Algoritmik işlemlerle birlikte büyük fonların radarına giren Borsa İstanbul'da hızlı olan kazanıyor.

BISTECH dönüşü­müyle birlikte saatte 250-300 kilometre hızla giden pervane­li bir uçaktan saatte 2 bin 500 - 3 bin kilomet­re hızla giden süpersonik uçağa geçiyoruz. NASDAQ’ın teknolojik altyapısıyla işlem hızımız 10 katma, işlem kapasitemiz de 100 bin katına çıkacak. Bu sözler altyapı dönüşümü sırasında açıklamada bulunan Eski Borsa İstanbul Genel Müdürü Tun­cay Dinç tarafından dile getirildi. Yeni sistemin hayata geçirildiği 30 Kasım'dan bu yana görüldü ki BIS­TECH dönüşümü hız odaklı yeni bir yatırımcı kitlesini de beraberinde getiriyor. Bunu yabancılarla işlem yapan kurumların hacim değişik­liklerinde de görmek mümkün. BISTECH ile birlikte işlem hacmi artan kurumlardan birisi de Yatırım Finansman.

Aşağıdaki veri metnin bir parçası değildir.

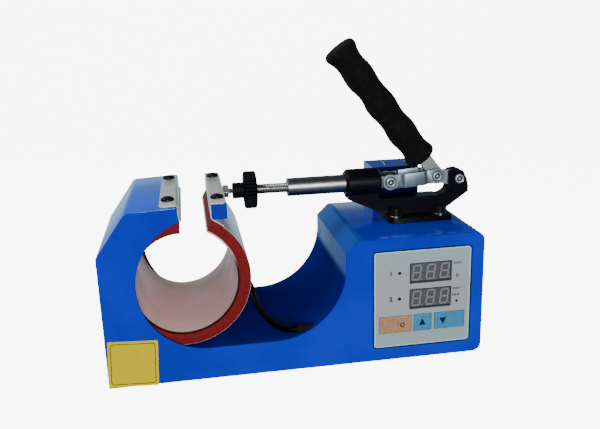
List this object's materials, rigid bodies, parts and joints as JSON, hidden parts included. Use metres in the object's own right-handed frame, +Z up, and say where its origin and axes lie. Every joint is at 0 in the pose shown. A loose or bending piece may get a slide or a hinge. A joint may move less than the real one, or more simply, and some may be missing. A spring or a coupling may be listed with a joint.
{
  "type": "mug heat press",
  "caption": "Mug heat press: a blue sheet steel housing holds a C-shaped padded heater that a toggle clamp with a rubber-gripped handle closes, beside a digital control panel.",
  "frame": {"origin": "centre of the bounding box, at the underside of the feet", "axes": "+X to the right along the housing, from the heater to the controls; +Y to the back; +Z up"},
  "size_m": [0.3288, 0.1356, 0.273],
  "materials": {
    "blue_paint": "glossy royal blue powder paint",
    "trough_paint": "glossy blue paint, in shade",
    "foot_rubber": "matt black rubber",
    "sticker_yellow": "plain yellow sticker",
    "panel_film": "grey-green satin panel film",
    "display_window": "dark display window",
    "key_orange": "orange key film",
    "key_blue": "light blue key film",
    "circuit_board": "green circuit board",
    "relay_case": "pale relay case",
    "black_plastic": "black moulded plastic",
    "rocker_red": "red rocker",
    "bright_steel": "bright steel",
    "zinc_steel": "zinc plated steel",
    "black_steel": "satin black steel",
    "red_sponge": "brick red silicone sponge",
    "heater_skin": "pale heater skin",
    "grip_rubber": "matt black rubber grip",
    "cord_black": "black rubber lead"
  },
  "bodies": {
    "housing": {"front_plate": "blue_paint", "rear_plate": "blue_paint", "tower_cover": "blue_paint", "trough_sheet": "trough_paint", "control_cover": "blue_paint", "base_plate": "blue_paint", "foot_front_left": "foot_rubber", "foot_front_right": "foot_rubber", "foot_rear_left": "foot_rubber", "foot_rear_right": "foot_rubber", "tower_sticker": "sticker_yellow", "control_panel": "panel_film", "upper_display": "display_window", "lower_display": "display_window", "controller_board": "circuit_board", "power_relay": "relay_case", "mains_inlet": "black_plastic", "switch_housing": "black_plastic", "rear_box": "blue_paint", "rear_box_screw_left": "bright_steel", "rear_box_screw_right": "bright_steel", "side_screw_front": "bright_steel", "side_screw_rear": "bright_steel", "heater_strap_left": "bright_steel", "heater_pad_left": "red_sponge", "heater_liner_left": "heater_skin", "flange_screw_left_front": "black_steel", "flange_screw_left_rear": "black_steel", "heater_lead": "cord_black", "lead_grommet": "foot_rubber", "clamp_body": "black_steel", "clamp_bolt_front_left": "black_steel", "clamp_bolt_front_right": "black_steel", "clamp_bolt_rear_left": "black_steel", "clamp_bolt_rear_right": "black_steel", "handle_pivot_pin": "zinc_steel"},
    "heater_jaw": {"heater_strap_right": "bright_steel", "heater_pad_right": "red_sponge", "heater_liner_right": "heater_skin"},
    "push_head": {"strap_flange": "bright_steel", "push_block": "blue_paint", "push_stud": "bright_steel", "stud_nut": "bright_steel", "flange_screw_right_front": "black_steel", "flange_screw_right_rear": "black_steel"},
    "push_rod": {"plunger": "bright_steel", "plunger_pin": "zinc_steel"},
    "toggle_links": {"link_front": "zinc_steel", "link_rear": "zinc_steel", "link_rivet_front": "zinc_steel", "link_rivet_rear": "zinc_steel"},
    "handle": {"handle_arm": "zinc_steel", "handle_grip": "grip_rubber"},
    "screw_tip": {"swivel_socket": "foot_rubber"},
    "adjuster": {"knob": "black_plastic", "adjust_screw": "bright_steel"},
    "set_key": {"set_key": "key_orange"},
    "up_key": {"up_key": "key_blue"},
    "down_key": {"down_key": "key_blue"},
    "rocker": {"power_rocker": "rocker_red"}
  },
  "joints": [
    {"name": "handle_swing", "type": "hinge", "parent": "housing", "child": "handle", "pos_m": [0.15565, -0.0013, 0.1459], "axis": [0, 1, 0], "range_deg": [0, 85.94]},
    {"name": "rod_slide", "type": "slide", "parent": "housing", "child": "push_rod", "axis": [1, 0, 0], "range_m": [0, 0.031]},
    {"name": "link_swing", "type": "hinge", "parent": "push_rod", "child": "toggle_links", "pos_m": [0.09015, -0.0013, 0.147], "axis": [0, 1, 0], "range_deg": [-25.6, 0]},
    {"name": "jaw_flex", "type": "hinge", "parent": "housing", "child": "heater_jaw", "pos_m": [-0.05324, -0.0013, 0.05709], "axis": [0, 1, 0], "range_deg": [0, 21]},
    {"name": "head_level", "type": "hinge", "parent": "heater_jaw", "child": "push_head", "pos_m": [-0.07315, -0.0013, 0.1382], "axis": [0, 1, 0], "range_deg": [-21, 0]},
    {"name": "knob_spin", "type": "hinge", "parent": "screw_tip", "child": "adjuster", "pos_m": [-0.02995, -0.0013, 0.147], "axis": [1, 0, 0], "range_deg": [-600, 960]},
    {"name": "screw_travel", "type": "slide", "parent": "push_rod", "child": "screw_tip", "axis": [1, 0, 0], "range_m": [-0.0025, 0.004]},
    {"name": "set_key_press", "type": "slide", "parent": "housing", "child": "set_key", "axis": [0, 1, 0], "range_m": [0, 0.0004], "stiffness_N_per_m": 400},
    {"name": "up_key_press", "type": "slide", "parent": "housing", "child": "up_key", "axis": [0, 1, 0], "range_m": [0, 0.0004], "stiffness_N_per_m": 400},
    {"name": "down_key_press", "type": "slide", "parent": "housing", "child": "down_key", "axis": [0, 1, 0], "range_m": [0, 0.0004], "stiffness_N_per_m": 400},
    {"name": "rocker_tilt", "type": "hinge", "parent": "housing", "child": "rocker", "pos_m": [0.06365, 0.0613, 0.048], "axis": [0, 0, 1], "range_deg": [-11.5, 0]}
  ],
  "couplings": [
    {"joint": "rod_slide", "follows": "handle_swing", "m_per_rad": 0.020385},
    {"joint": "link_swing", "follows": "handle_swing", "ratio": -0.29605},
    {"joint": "jaw_flex", "follows": "handle_swing", "ratio": 0.24357},
    {"joint": "head_level", "follows": "handle_swing", "ratio": -0.24357},
    {"joint": "knob_spin", "follows": "screw_travel", "rad_per_m": 4188.8}
  ]
}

Yatırım Finansman Menkul Değerler Genel Müdürü Şeniz Yarcan, piyasalara ilişkin gözlemlerini dile getirirken yabancı yatırımcıların artan işlem hacminde 30 Kasım'da devreye giren BIS­TECH dönüşümünün önemli etkisi bulunduğunu hatırlatıyor. Uygulama borsaya hız ve yeni yatırımcı ile birlikte yatırımcı bakış açısında ve işlem yapma tekniklerinde de değişim getiriyor. Yeni teknikler de piyasalarda sert reaksiyonlara sebep olabiliyor. Öyle ki, alımlarla yükseldiği gözlenen piyasada bir anda tersi satışlar gelebiliyor; aynı şekilde satılan fiyatın üstünde bir rakamla dönüp alımlarda bulunmak da pekala mümkün. Teknolojinin getirdiği imkanla dünya ölçeğinde daha hızlı dönen sermaye, elde etti­ği kârla birlikte aynı piyasaya sattığı fiyatın üzerinde giriş yapabiliyor ve buna rağmen söz konusu işlemden dolayı kazançlı olabiliyor.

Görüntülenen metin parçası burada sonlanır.